"Türkiye'nin Özgün Yolu"
“Gelinen aşamada Türkiye ’olmak ya da olmamak’ arasında bir yerde duruyor. İmparatorluğun külleri arasından -bağımsızlık savaşıyla- doğan bir ülke, yüz yıl bile geçmeden bu noktaya nasıl gelebildi?”
Düşünen akıl sahipleri için temel soru bu?
Ancak bu sorgulayan cümleler bana ait değil.
Değerli yazar Sadettin Elibol’un “Cumhuriyetçi Demokrasi Türkiye’nin Özgün yolu” adlı gönderdiği kitaba ait.
Elibol, Türkiye’nin yakın geçmişini sorguluyor bu eserinde.
Kitap, Ayten Çalış’ın kendisiyle yaptığı söyleşilerden oluşuyor. Onlarca soruya cevap veriyor Sadettin Elibol.
Cevaplar kısa ve özlü. Bir çırpıda okunacak nitelikte.
Aynı zamanda yazarın kimliği sebebiyle hem felsefi anlamlar içeriyor, hem de gündelik sorunlara çeşitli açıklamalarla nitelik kazandırıyor.
İmparatorluktan Cumhuriyete uzanan bir zaman diliminin kırılma ve ayrışma noktalarını vurguladıktan sonra sözü boşlukta bırakmadan çözümünü de söylüyor yazar. Bu anlamda içinde yaşadığımız çöküntü ve/veya dönüştürme-değiştirme süreci kısa anlatımlarla irdelenmiş oluyor.
Önemli tespitlerde bulunuyor:
“Türkiye bugün, yüzyılın başlarında kırdığı emperyalist kuşatmadan farklı yöntemler ve araçlarla yürütülen yeni bir ’meydan okuma’yla karşı karşıya bulunuyor.
Bu meydan okumanın da- o dönemde olduğu gibi- iç ve dış cephesi derin ittifak halindedir.”
Haksız mı?
Değil.
Gerçi bu tespitte bütün milliyetçiler fikir birliği içindedirler. Bu anlamda tespitler çok yabancımız değil. Ancak, Elibol’un söz konusu kitapta verdiği cevaplar bununla sınırlı değil. Daha başka açılımlar sunuyor okuyucuya.
İşte içinde bulunduğumuz süreçten bazı bildik konular: AB süreci, ABD-İsrail ilişkileri, terör, Anayasa değişikliği, 301’inci maddenin yeniden düzenlenmesi ve özellikle kurucu iktidarın eseri olan Cumhuriyetin içeriği ve formunun değiştirilip değiştirilmeyeceği meselesi.

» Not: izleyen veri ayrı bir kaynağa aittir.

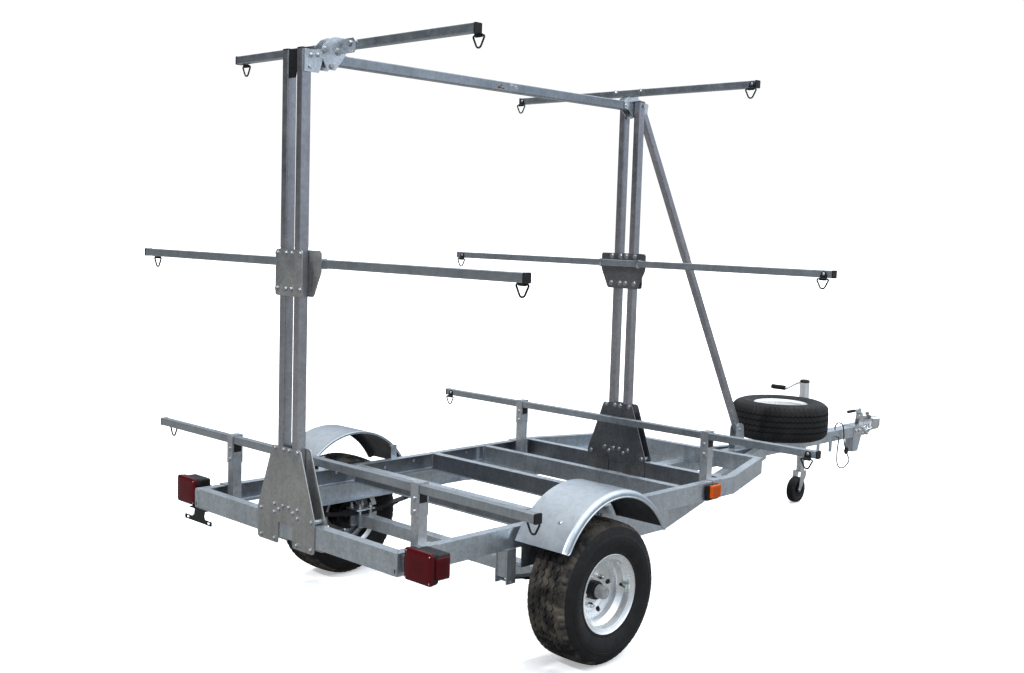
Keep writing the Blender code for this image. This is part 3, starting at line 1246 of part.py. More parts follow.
def smooth(points, count):
    """Points spaced evenly along a smooth curve through the given points."""
    knots = [Vector(point) for point in points]
    padded = [2 * knots[0] - knots[1]] + knots + [2 * knots[-1] - knots[-2]]
    fine = []
    for before, a, b, after in zip(padded, padded[1:], padded[2:], padded[3:]):
        for step in range(16):
            t = step / 16
            fine.append(0.5 * (2 * a + (b - before) * t + (2 * before - 5 * a + 4 * b - after) * t ** 2
                               + (3 * a - before - 3 * b + after) * t ** 3))
    fine.append(knots[-1])
    travel = [0.0]
    for a, b in zip(fine, fine[1:]):
        travel.append(travel[-1] + (b - a).length)
    spaced = []
    index = 0
    for number in range(count):
        wanted = travel[-1] * number / (count - 1)
        while index < len(fine) - 2 and travel[index + 1] < wanted:
            index += 1
        share = (wanted - travel[index]) / (travel[index + 1] - travel[index])
        spaced.append(fine[index].lerp(fine[index + 1], share))
    return spaced


def harness_cord():
    """The free cord, a tube along its route."""
    data = bpy.data.curves.new("cord", "CURVE")
    data.dimensions = "3D"
    data.bevel_depth = CORD_R
    data.bevel_resolution = 2
    data.use_fill_caps = True
    line = data.splines.new("POLY")
    route = smooth(cord_route(), CORD_POINTS)
    line.points.add(len(route) - 1)
    for point, place_at in zip(line.points, route):
        point.co = (*place_at, 1.0)
    made = bpy.data.objects.new("cord", data)
    bpy.context.collection.objects.link(made)
    return made


def harness_plug():
    """The flat connector, threaded on the cord at its middle stretch."""
    before, after = Vector(cord_route()[7]), Vector(cord_route()[8])
    middle = (before + after) / 2
    along = (after - before).normalized()
    body = box((-0.0065, 0.0065), (-PLUG_HALF, PLUG_HALF), (-PLUG_LONG / 2, PLUG_LONG / 2))
    body = cut(body, rod("Z", 0, 0, CORD_R + PLUG_BORE_GAP, -PLUG_LONG, PLUG_LONG, sides=10))
    turn = AXES["Z"].rotation_difference(along).to_matrix().to_4x4()
    body.data.transform(Matrix.Translation(middle) @ turn)
    return body


def add_tiers(trailer):
    """The six load bars and their twelve lashing rings."""
    plate_front = REAR_MAST_Y + MAST_DEEP + GAP + PLATE
    plate_rear = FRONT_MAST_Y - GAP - PLATE
    tiers = (("lower_bar_rear", LOWER_BAR_HALF, LOWER_BAR_TOP, LOWER_BAR_REAR_Y, 1, RING_INSET, ()),
             ("lower_bar_front", LOWER_BAR_HALF, LOWER_BAR_TOP, LOWER_BAR_FRONT_Y, -1, RING_INSET, ()),
             ("mid_bar_rear", MID_BAR_HALF, MID_BAR_TOP, plate_front + GAP, 1, RING_INSET, ()),
             ("mid_bar_front", MID_BAR_HALF, MID_BAR_TOP, plate_rear - GAP - BAR, -1, RING_INSET, ()),
             ("top_bar_rear", TOP_BAR_HALF, TOP_BAR_TOP, TOP_BAR_REAR_Y, 1, RING_INSET_TOP,
              top_bar_bolts(REAR_MAST_Y)),
             ("top_bar_front", TOP_BAR_HALF, TOP_BAR_TOP, TOP_BAR_FRONT_Y, -1, RING_INSET_TOP,
              top_bar_bolts(FRONT_MAST_Y)))
    for name, half, top, rear_y, ring_side, inset, holes in tiers:
        publish(load_bar(half, top, rear_y, ring_side, inset, holes), name, STEEL, trailer)
        face = rear_y + BAR if ring_side > 0 else rear_y
        y, z = eye_place(face, ring_side, top - BAR)
        for hand, side in (("left", -1), ("right", 1)):
            pivot = (side * (half - inset), y, z)
            ring_name = name.replace("bar", "ring") + "_" + hand
            publish(lashing_ring(), ring_name, BLACK_STEEL, trailer, pivot)


def add_masts(trailer):
    """Mast tubes, base plates, middle and top brackets, the spreader and the brace."""
    for place_name, rear_y, facing in (("rear", REAR_MAST_Y, 1), ("front", FRONT_MAST_Y, -1)):
        for hand, side in (("left", -1), ("right", 1)):
            publish(mast_tube(rear_y, side), f"mast_{place_name}_{hand}", STEEL, trailer)
        publish(mast_base(rear_y), f"mast_base_{place_name}", STEEL, trailer)
        publish(mid_bracket(rear_y, facing), f"mid_bracket_{place_name}", STEEL, trailer)
    publish(rear_top_bracket(), "top_bracket_rear", BRIGHT, trailer)
    publish(front_top_bracket(), "top_bracket_front", BRIGHT, trailer)
    publish(spreader(), "spreader", STEEL, trailer)
    publish(brace(), "brace", STEEL, trailer)


def add_chassis(trailer):
    """Frame, drawbar, risers, fenders, lights, spare and coupler."""
    publish(ladder_frame(), "ladder_frame", STEEL, trailer)
    publish(drawbar(), "drawbar", STEEL, trailer)
    for place_name, y in (("rear", LOWER_BAR_REAR_Y), ("front", LOWER_BAR_FRONT_Y)):
        for hand, side in (("left", -1), ("right", 1)):
            publish(riser(y, side), f"riser_{place_name}_{hand}", STEEL, trailer)
    right = fender()
    publish(mirrored(right, keep=True), "fender_left", STEEL, trailer)
    publish(right, "fender_right", STEEL, trailer)
    for hand, side in (("left", -1), ("right", 1)):
        publish(tail_light(side), f"tail_light_{hand}", RED_LENS, trailer)
        publish(side_marker(side), f"side_marker_{hand}", AMBER_LENS, trailer)
    spare_centre = (0, SPARE_Y, SPARE_Z)
    publish(tyre("Z", spare_centre), "spare_tyre", RUBBER, trailer, spare_centre)
    publish(rim("Z", spare_centre, hub=False), "spare_rim", BRIGHT, trailer, spare_centre)
    publish(coupler(), "coupler", BRIGHT, trailer)
    publish(coupler_lever(), "coupler_lever", BRIGHT, trailer, (0, *LEVER_YZ))


def add_running_gear(trailer):
    """Axle, springs and the two road wheels."""
    publish(axle(), "axle", STEEL, trailer, (0, WHEEL_Y, TYRE_R))
    for hand, side in (("left", -1), ("right", 1)):
        publish(leaf_spring(side), f"leaf_spring_{hand}", BLACK_STEEL, trailer)
        centre = (side * WHEEL_X, WHEEL_Y, TYRE_R)
        publish(tyre("X", centre), f"tyre_{hand}", RUBBER, trailer, centre)
        wheel = rim("X", (WHEEL_X, WHEEL_Y, TYRE_R), hub=True)
        publish(wheel if side > 0 else mirrored(wheel), f"wheel_rim_{hand}", BRIGHT, trailer, centre)


def add_jack(trailer):
    """The swing-up jack and its caster."""
    swivel = (JACK_X, JACK_Y, JACK_PIVOT_Z)
    publish(jack_tube(), "jack_tube", STEEL, trailer, swivel)
    publish(jack_leg(), "jack_leg", STEEL, trailer, (JACK_X, JACK_Y, JACK_LEG_BOTTOM))
    publish(jack_crank(), "jack_crank", STEEL, trailer, (JACK_X, JACK_Y, CRANK_Z))
    publish(jack_fork(), "jack_fork", BRIGHT, trailer, (JACK_X, JACK_Y, JACK_LEG_BOTTOM))
    publish(jack_wheel(), "jack_wheel", RUBBER, trailer, (JACK_X, JACK_Y - CASTER_TRAIL, CASTER_R))


def main():
    """Build the trailer under one empty that centres it on its origin."""
    clear_scene()
    trailer = bpy.data.objects.new("trailer", None)
    bpy.context.collection.objects.link(trailer)
    trailer.location = (0, -MIDDLE_Y, 0)
    add_chassis(trailer)
    add_masts(trailer)
    add_tiers(trailer)
    add_running_gear(trailer)
    add_jack(trailer)
    publish(harness_cord(), "harness_cable", BLACK_PLASTIC, trailer)
    publish(harness_plug(), "harness_plug", BLACK_PLASTIC, trailer)
    bpy.context.view_layer.update()


main()
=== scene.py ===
import json
from math import asin, atan2, copysign, cos, hypot, pi, radians, sin, sqrt, tau

import bmesh
import bpy
from bpy.props import FloatProperty, FloatVectorProperty, IntProperty, PointerProperty
from mathutils import Matrix, Vector


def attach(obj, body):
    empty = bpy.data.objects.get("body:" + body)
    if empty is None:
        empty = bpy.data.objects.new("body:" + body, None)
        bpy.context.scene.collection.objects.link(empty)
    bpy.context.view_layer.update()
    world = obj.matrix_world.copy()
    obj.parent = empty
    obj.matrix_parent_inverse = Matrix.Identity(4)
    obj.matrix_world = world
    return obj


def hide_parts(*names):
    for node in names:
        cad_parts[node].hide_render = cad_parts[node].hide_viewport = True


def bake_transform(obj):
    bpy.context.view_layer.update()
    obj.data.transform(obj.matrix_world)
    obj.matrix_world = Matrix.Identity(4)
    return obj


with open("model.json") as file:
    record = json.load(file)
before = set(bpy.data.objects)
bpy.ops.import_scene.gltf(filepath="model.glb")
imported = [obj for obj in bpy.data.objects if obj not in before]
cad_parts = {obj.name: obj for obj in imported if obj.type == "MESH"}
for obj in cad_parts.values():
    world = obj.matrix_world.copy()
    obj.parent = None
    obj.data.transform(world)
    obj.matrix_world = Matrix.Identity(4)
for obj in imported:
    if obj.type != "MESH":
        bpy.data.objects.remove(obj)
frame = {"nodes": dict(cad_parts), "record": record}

bl_info = {
    "name": "Kayak trailer",
    "version": (1, 0, 0),
    "blender": (4, 5, 0),
    "location": "3D View > Sidebar > Trailer",
    "description": "Dresses a two-wheeled kayak trailer: finishes, wheels, bars, rings, lights and jack",
    "category": "Object",
}

# The layout is drawn with y = 0 at the rear face of the rear lower bar, and shifted by this much
MIDDLE_Y = 2.07875
AXES = {"X": Vector((1, 0, 0)), "Y": Vector((0, 1, 0)), "Z": Vector((0, 0, 1))}
ORIGIN = (0, 0, 0)
SIDES = (("left", -1), ("right", 1))
BOTH = (-1, 1)
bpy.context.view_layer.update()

# The camera, solved from the photograph: focal length in its pixels, its width, turns and place
FOCAL, PHOTO_WIDE, SENSOR = 1173.57, 1024, 36.0
AZIMUTH, ELEVATION, ROLL = (radians(turn) for turn in (43.963, 5.174, 1.753))
EYE = (3.3793, -2.5059 - MIDDLE_Y, 1.5378)
FLOOR_REACH, FLOOR_Z = 60.0, -0.0006
SUN_FROM, SUN_POWER, SUN_WIDE, SUN_COLOUR = Vector((0.1, 0.72, -0.69)), 1.5, radians(2.5), (1.0, 0.985, 0.95)
WHITE, BLACK = (1.0, 1.0, 1.0, 1.0), (0.0, 0.0, 0.0, 1.0)

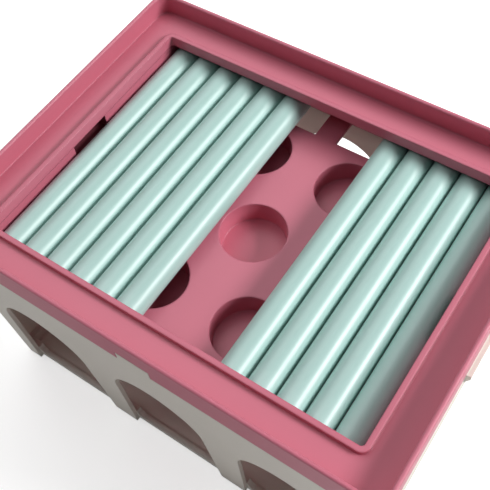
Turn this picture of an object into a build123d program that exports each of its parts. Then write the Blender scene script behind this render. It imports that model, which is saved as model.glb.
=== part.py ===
"""Puzzle feeder box: a pink frame and well tray with eleven sliding rods, on a beige arched base.

Millimetres, +Z up. The origin is on the ground under the middle of the box. X runs along the long
sides, from the rods' left stop to their right stop. Y runs along the rods, from near to far.
"""
import math
import os

from build123d import *

# ---- driving dimensions -------------------------------------------------------------------------
# frame
opening_x = 226.0           # clear opening across the rods
opening_y = 162.0           # clear opening along the rods
lip_width = 3.0             # flat top of the lip round the opening
lip_depth = 7.1             # lip top down to the seam with the tray
ledge_drop = 2.6            # lip top down to the ledge
ledge_width = 16.4          # ledge between the lip and the raised rim
ledge_thick = 2.5
rim_wall = 2.6
rim_rise = 10.0             # lip top up to the rim's top edge
skirt_drop = 10.0           # lip top down to the skirt's lower edge
opening_corner = 2.0
rim_corner = 10.0
rim_round = 1.1

# tray
plate_drop = 25.0           # lip top down to the tray's plate
plate_thick = 2.4
tray_wall = 2.2
side_recess = 0.4           # tray side walls stand this far behind the lip
end_recess = 15.2           # tray reaches this far under the ledge past each end of the opening
tray_corner = 3.0
flange_thick = 2.4
flange_gap = 0.3            # flange to skirt
spigot_gap = 0.5            # spigot to the inside of the base
spigot_wall = 1.6
spigot_drop = 4.5
pocket_width = 28.0         # pocket in each side wall, open at the seam
pocket_depth = 9.9
pocket_reach = 8.0
window_tab = 14.0           # tab between the two windows of one end
window_width = 42.0
window_length = 19.2
window_round = 1.0

# wells
well_bore = 38.1
well_depth = 14.0
well_wall = 2.0
well_floor = 2.0
well_pitch = 59.4
well_draft = 2.0            # degrees
row_counts = (4, 3, 4)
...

Elibol, meseleyi Cumhuriyet temelinde sorguluyor ama AB ilişkilerini yok saymadığı gibi, ABD ilişkilerini de göz ardı etmiyor. Kimlikler, İslamcı siyasetin getirdikleri, ulus-devlet, Siyonist ideal BOP projesi, yurttaş ahali demokrasi gibi içerikli pek çok konuları 125 sayfada soru cevap yöntemiyle izah etmiş.
Halihazırı “kuşatma” olarak tanımladıktan sonra içinde bulunduğumuz sürecin başlangıç tarihini şu cümlelerle ortaya koyuyor:
“Yaşanan kuşatmanın zeminini, 1940’lı yıllarda başlayan Batıya bağımlılık süreci yaratmış durumdadır: Bu tartışılamaz!”
“Tartışılmaz” dediği teslimiyet tarihini öğrendik. Bu tamam. Peki, bir çözüm var mı? Yoksa çöküş sürecek ve kayıp mı edeceğiz?
Çözümün ipuçların şöyle veriyor Elibol:
“Belli ki Türkiye, kendi iç dinamiklerini yine seferber edecek; millet varlığı -sürecin derinleşmesine paralel olarak- örgütlü gücüyle yaşama iradesini yeniden gösterecek; devrimci kökü üzerinde -tam bağımsızlık rotasına oturarak- milli Rönesansını mutlaka tamamlayacaktır!”
Bu bilinç uyanmasının etkilerini görmüyor musunuz?
Görüyoruz!
İşte bunun için buradayız ve bunca uyandırıcı (yazar, çizer, gazeteci, tv) hep birlikte birbirimizden bağımsız olsak da aynı hedefe doğru kararlı adımlarla yürüyoruz.
“Cumhuriyetçi Demokrasi Türkiye’nin Özgün Yolu” çalışmasıyla Sadettin Elibol, iyi bir uyarıcı olarak dimağımıza yeni şeyler söylüyor. Okuyalım.